> _Source excerpt_

# # # #

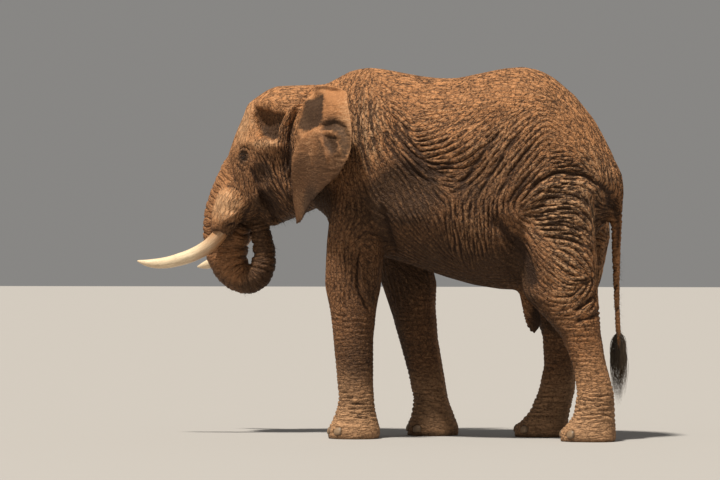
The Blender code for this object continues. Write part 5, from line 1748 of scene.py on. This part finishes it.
def map_strands(mesh, roots, per_hair, skin):
    """Gives every hair a small patch of the map, at its root's place on the skin's own unwrap."""
    tree = BVHTree.FromObject(skin, bpy.context.evaluated_depsgraph_get())
    map_of_skin = skin.data.uv_layers["OFBake"].data
    starts = []
    for root in roots:
        face = skin.data.polygons[tree.find_nearest(root)[2]]
        starts.append(np.mean([map_of_skin[loop].uv for loop in face.loop_indices], axis=0))
    corner = np.empty(len(mesh.loops), np.int32)
    mesh.loops.foreach_get("vertex_index", corner)
    index = corner % per_hair
    count = len(HAIR_ANGLES)
    spot = np.column_stack([(index % count) / (count - 1), (index // count) / (per_hair // count - 1)])
    places = np.array(starts)[corner // per_hair] + (spot - 0.5) * PATCH
    layer = mesh.uv_layers.new(name="OFBake")
    layer.data.foreach_set("uv", places.astype(np.float32).ravel())


def hair_material(name, colour, ends, dusty):
    """Hair whose ends are dusty, some hairs more than others."""
    material, nodes, shader = new_material(name, colour)
    mix = (nodes.attribute("along") * dusty + nodes.attribute("hair") * 0.5 - 0.2).clamped()
    feed(shader, Base_Color=nodes.mixed(mix, colour, ends), Roughness=0.5)
    return material


def grow_hair(name, lines, radii, finish, *nodes):
    """Finished hair on the skin; `finish` is its colour, the colour of its ends and how dusty they are."""
    hair = strand_mesh(name, lines, radii, bpy.data.objects["skin"])
    hair.data.materials.append(hair_material(name, *finish))
    finished(hair, "hair", *nodes)


class ELEPHANT_OT_tail_tuft(bpy.types.Operator):
    """Add the hair at the end of the tail"""

    bl_idname = "elephant.tail_tuft"
    bl_label = "Tail tuft"

    def execute(self, context):
        hair = context.scene.elephant_hair
        low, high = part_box("tail_tuft")
        random = np.random.default_rng(SEEDS["tuft"])
        count = hair.tuft_strands
        t = np.linspace(0, 1, 9)[None, :]
        behind = random.uniform(-1, 1, count)
        level = high.z + 0.06 - 0.16 * random.random(count) ** 1.3
        middle_y = np.interp(level, *TUFT_MIDDLE) + ORIGIN[1]
        around = random.normal(0, 0.5, count)
        reach = TUFT_ROOT * np.cos(around)
        root = np.column_stack([ORIGIN[0] + TUFT_ROOT * np.sin(around), middle_y + behind * reach, level])
        length = (level - low.z) * (0.35 + 0.65 * random.random(count))
        length *= 1 - 0.18 * np.abs(behind)
        spread = TUFT_SPREAD * behind
        sideways = random.normal(0, 0.011, count)
        wave = random.random(count)[:, None] * 6.3
        out = 1 - np.exp(-3.2 * t)
        back = 0.72 * t**1.6
        y = root[:, 1:2] + spread[:, None] * (out - back) + 0.012 * np.sin(wave + 4 * t) * t
        x = root[:, 0:1] + sideways[:, None] * out + 0.009 * np.cos(wave + 5 * t) * t
        z = root[:, 2:3] - length[:, None] * (t**1.08)
        lines = np.stack([x, y, z], axis=2)
        radii = hair.tuft_radius * (0.7 + 0.5 * random.random(count))
        grow_hair("tail_hair", lines, radii, (hair.colour, hair.ends, 0.8), "tail_tuft")
        return {"FINISHED"}


class ELEPHANT_OT_lashes(bpy.types.Operator):
    """Add the lashes along both lids of each eye"""

    bl_idname = "elephant.lashes"
    bl_label = "Lashes"

    def execute(self, context):
        hair = context.scene.elephant_hair
        random = np.random.default_rng(SEEDS["lashes"])
        lines = []
        for name, side in SIDES.items():
            centre, radius = eye_of(name)
            out, ahead = head_axes(side)
            for count, edge, droop, size in LASHES:
                turn = np.radians(np.linspace(-LASH_SWEEP, LASH_SWEEP, count) + random.normal(0, 1.5, count))
                rise = np.radians(edge * (1 - (np.degrees(turn) / LID_TURN) ** 2))
                c = np.cos(rise)
                way = out * (c * np.cos(turn))[:, None] + ahead * (c * np.sin(turn))[:, None]
                way[:, 2] += np.sin(rise)
                root = centre + way * radius * 1.09
                t = np.linspace(0, 1, 7)
                reach = size * (0.7 + 0.3 * random.random(count))
                bend = np.array((0, 0, -1)) * droop
                line = root[:, None] + way[:, None] * (reach[:, None] * t)[..., None]
                line = line + bend * (reach[:, None] * t**2)[..., None]
                line = line + ahead * (np.sin(turn) * reach * 0.3)[:, None, None] * t[None, :, None]
                lines.append(line)
        lines = np.concatenate(lines)
        grow_hair("lashes", lines, np.full(len(lines), LASH_RADIUS), (hair.lash, hair.lash, 0.0))
        return {"FINISHED"}


class ELEPHANT_OT_bristles(bpy.types.Operator):
    """Add sparse bristles on the crown, back, jaw, trunk and tail"""

    bl_idname = "elephant.bristles"
    bl_label = "Bristles"

    def execute(self, context):
        hair = context.scene.elephant_hair
        skin = bpy.data.objects["skin"]
        random = np.random.default_rng(SEEDS["bristles"])
        faces = len(skin.data.polygons)
        middles, ways, sizes = (np.empty(faces * k, np.float32) for k in (3, 3, 1))
        skin.data.polygons.foreach_get("center", middles)
        skin.data.polygons.foreach_get("normal", ways)
        skin.data.polygons.foreach_get("area", sizes)
        middles, ways = middles.reshape(-1, 3).astype(float), ways.reshape(-1, 3).astype(float)
        body, head = middles - ORIGIN, to_head(middles)
        wanted = 0.25 * smooth(ways[:, 2], 0.55, 0.9) * smooth(body[:, 2], 2.6, 2.9)
        for place, reach, share in BRISTLE_HEAD:
            wanted += share * bump(head, place, reach)
        from_tail = np.hypot(body[:, 0], body[:, 1] - 1.49)
        wanted += 2.5 * smooth(from_tail, 0.09, 0.05) * smooth(body[:, 2], 1.9, 1.2)
        chance = wanted * sizes
        chosen = random.choice(faces, hair.bristles, p=chance / chance.sum())
        way = ways[chosen]
        lie = np.array((0, 0.55, -0.85)) + random.normal(0, 0.25, (len(chosen), 3))
        t = np.linspace(0, 1, 4)
        reach = 0.012 + 0.026 * random.random(len(chosen))
        lines = middles[chosen][:, None] + way[:, None] * (reach[:, None] * t * (1 - 0.4 * t))[..., None]
        lines = lines + lie[:, None] * (reach[:, None] * (0.25 * t + 0.55 * t**2))[..., None]
        grow_hair("bristles", lines, np.full(len(lines), BRISTLE_RADIUS), (hair.lash, hair.colour, 0.3))
        return {"FINISHED"}


# ------------------------------------------------------------------ the stage
FLOOR_SIZE = 400
CAMERA_HEIGHT = 1.5
SENSOR_WIDTH = 36
FRAMING = (-0.125, 0.0347)  # the lens's shift to the side and up
AMBIENT = 0.30  # strength of the soft light from all round
LAMPS_LOOK_AT = Vector((0, 0, 1.5))
# Lamps: name, kind, place, size (an angle for the sun), strength and colour
LAMPS = (
    ("key", "SUN", (5.8, -2.2, 16.5), math.radians(5), 5.4, (1.0, 0.94, 0.84)),
    ("fill", "AREA", (16.0, -8.0, 5.0), 9.0, 160, (1.0, 0.97, 0.93)),
)


class ELEPHANT_OT_stage(bpy.types.Operator):
    """Add the floor, the soft lights and the camera"""

    bl_idname = "elephant.stage"
    bl_label = "Stage"

    def execute(self, context):
        stage = context.scene.elephant_stage
        bpy.ops.object.select_all(action="DESELECT")
        bpy.ops.mesh.primitive_plane_add(size=FLOOR_SIZE)
        floor = bpy.context.object
        floor.name = "floor"
        material, _, shader = new_material("floor", stage.floor)
        feed(shader, Base_Color=stage.floor, Roughness=0.9)
        floor.data.materials.append(material)

        world = bpy.data.worlds.new("surroundings")
        context.scene.world = world
        world.use_nodes = True
        light = world.node_tree.nodes["Background"]
        light.inputs["Color"].default_value = (*stage.sky, 1)
        light.inputs["Strength"].default_value = AMBIENT

        for name, kind, place, size, energy, colour in LAMPS:
            bpy.ops.object.light_add(type=kind, location=place)
            lamp = bpy.context.object
            lamp.name = name
            lamp.data.energy = energy
            lamp.data.color = colour
            if kind == "SUN":
                lamp.data.angle = size
            else:
                lamp.data.size = size
            lamp.rotation_euler = (LAMPS_LOOK_AT - Vector(place)).to_track_quat("-Z", "Y").to_euler()

        bpy.ops.object.camera_add()
        camera = bpy.context.object
        camera.data.lens = stage.lens
        camera.data.sensor_width = SENSOR_WIDTH
        camera.data.shift_x, camera.data.shift_y = FRAMING
        camera.data.clip_end = FLOOR_SIZE
        toward = Vector((math.sin(stage.azimuth), -math.cos(stage.azimuth), 0))
        camera.location = Vector(ORIGIN) + toward * stage.distance + Vector((0, 0, CAMERA_HEIGHT))
        camera.rotation_euler = (-toward).to_track_quat("-Z", "Y").to_euler()
        context.scene.camera = camera
        context.scene.view_settings.view_transform = "Standard"
        return {"FINISHED"}


# ------------------------------------------------------------------ panel and registration
OPERATORS = (
    ELEPHANT_OT_skin,
    ELEPHANT_OT_eyes,
    ELEPHANT_OT_tusks,
    ELEPHANT_OT_nails,
    ELEPHANT_OT_tail_tuft,
    ELEPHANT_OT_lashes,
    ELEPHANT_OT_bristles,
    ELEPHANT_OT_stage,
)


class ELEPHANT_PT_panel(bpy.types.Panel):
    bl_label = "African elephant"
    bl_idname = "ELEPHANT_PT_panel"
    bl_space_type = "VIEW_3D"
    bl_region_type = "UI"
    bl_category = "Elephant"

    def draw(self, context):
        for name in SETTINGS:
            settings = getattr(context.scene, name)
            for field in settings.bl_rna.properties:
                if field.identifier not in ("name", "rna_type"):
                    self.layout.prop(settings, field.identifier)
        for operator in OPERATORS:
            self.layout.operator(operator.bl_idname)


SETTINGS = {
    "elephant_skin": ElephantSkin,
    "elephant_eyes": ElephantEyes,
    "elephant_tusks": ElephantTusks,
    "elephant_nails": ElephantNails,
    "elephant_hair": ElephantHair,
    "elephant_stage": ElephantStage,
}


def register():
    for made in (*SETTINGS.values(), *OPERATORS, ELEPHANT_PT_panel):
        bpy.utils.register_class(made)
    for name, group in SETTINGS.items():
        setattr(bpy.types.Scene, name, bpy.props.PointerProperty(type=group))


def unregister():
    for name in SETTINGS:
        delattr(bpy.types.Scene, name)
    for made in (ELEPHANT_PT_panel, *OPERATORS[::-1], *SETTINGS.values()):
        bpy.utils.unregister_class(made)


def main():
    register()
    for operator in OPERATORS:
        getattr(bpy.ops.elephant, operator.bl_idname.split(".")[1])()


if __name__ == "__main__":
    main()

# # # #

> _Work to be completed_
Begin with the first line of the data above and, please, print each line exactly until you have printed the line containing "return material"; print nothing else.

> _Reply_
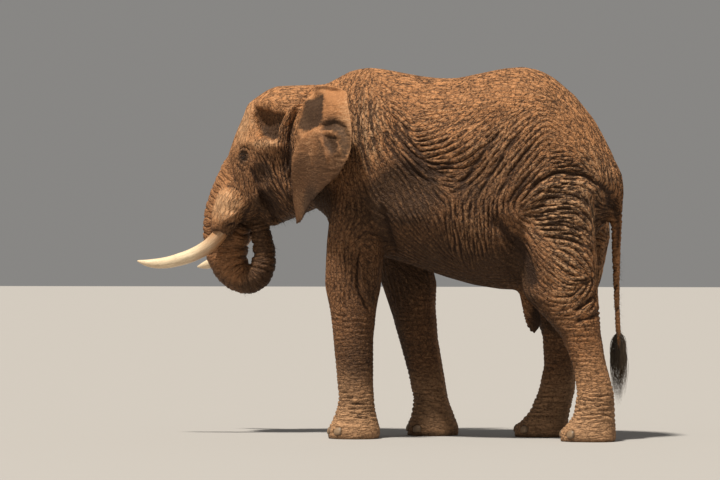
The Blender code for this object continues. Write part 5, from line 1748 of scene.py on. This part finishes it.
def map_strands(mesh, roots, per_hair, skin):
    """Gives every hair a small patch of the map, at its root's place on the skin's own unwrap."""
    tree = BVHTree.FromObject(skin, bpy.context.evaluated_depsgraph_get())
    map_of_skin = skin.data.uv_layers["OFBake"].data
    starts = []
    for root in roots:
        face = skin.data.polygons[tree.find_nearest(root)[2]]
        starts.append(np.mean([map_of_skin[loop].uv for loop in face.loop_indices], axis=0))
    corner = np.empty(len(mesh.loops), np.int32)
    mesh.loops.foreach_get("vertex_index", corner)
    index = corner % per_hair
    count = len(HAIR_ANGLES)
    spot = np.column_stack([(index % count) / (count - 1), (index // count) / (per_hair // count - 1)])
    places = np.array(starts)[corner // per_hair] + (spot - 0.5) * PATCH
    layer = mesh.uv_layers.new(name="OFBake")
    layer.data.foreach_set("uv", places.astype(np.float32).ravel())


def hair_material(name, colour, ends, dusty):
    """Hair whose ends are dusty, some hairs more than others."""
    material, nodes, shader = new_material(name, colour)
    mix = (nodes.attribute("along") * dusty + nodes.attribute("hair") * 0.5 - 0.2).clamped()
    feed(shader, Base_Color=nodes.mixed(mix, colour, ends), Roughness=0.5)
    return material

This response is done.